Many Reformers and Post-Reformation theologians talked about laws of nature – natural laws that God has fixed in creation and in humans. John Calvin, William Ames, Francis Turretin, John Owen, the Westminster Confession, and others used the term “law(s) of nature” favorably and (mostly) in continuity with Christian theologians that preceded them. In his most recent book, Divine Covenants and Moral Order, David VanDrunen expands upon this doctrine of natural law in an exegetical, redemptive historical, and Reformed systematic manner. I’ve not read all of it, so I can’t yet comment on it. However, I’ll share a quote that explains the book a bit.
“…This book offers a Reformed biblical theology of natural law. It is genuinely an account of natural law, in organic continuity with broader Christian natural law traditions, including the famous medieval formulation of Thomas Aquinas. Yet it is also a Reformed biblical theology of natural law, since I believe, in the spirit of the Reformation, that Christian doctrine and ethics must be reformed according to the word of God.
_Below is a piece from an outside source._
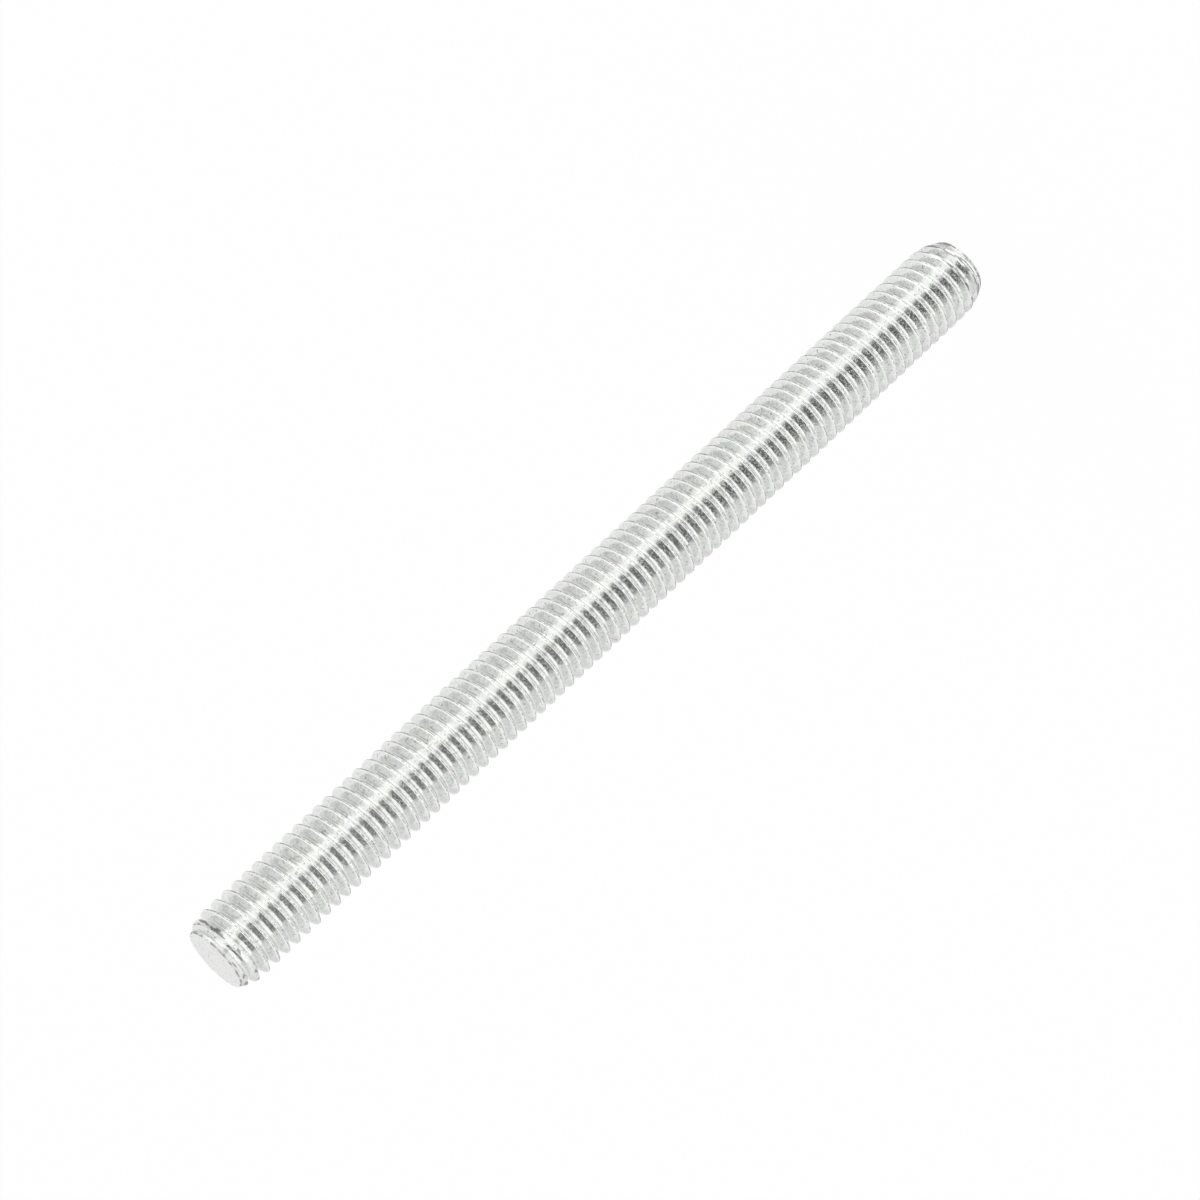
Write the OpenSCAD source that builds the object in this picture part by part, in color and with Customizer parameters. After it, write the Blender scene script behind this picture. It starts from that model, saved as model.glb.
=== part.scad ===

Thus I develop this account primarily through the exegesis of Scripture, as hermeneutically guided by classic Reformed covenant theology. By grounding natural law in God’s covenants with all creation, this theology of natural law rejects the idea of human autonomy but instead interprets natural law in terms of humanity’s relationship to God and accountability before him.”
“By presenting natural law in connection with the series of covenants (plural) revealed through biblical history, rather than as an ahistorical reality, this account seeks to place natural law in the context of the whole story of Scripture, identifying both its universal relevance for the human race and its relation to God’s particular work of redemption as it culminates in the first and second comings of Jesus Christ. By presenting natural law in connection with these biblical covenants, furthermore, this account utilizes a theological theme distinctly important in the Reformed tradition, and thus this account constitutes not simply a defense of natural law by a Protestant, but a Protestant exposition of natural law. Through this biblical theology of natural law I hope both to provide all readers with a stimulating case that will advance broader discussions of this topic and to convince my fellow Reformed Christians of the importance of natural law for Christian faith and life” (p. 3).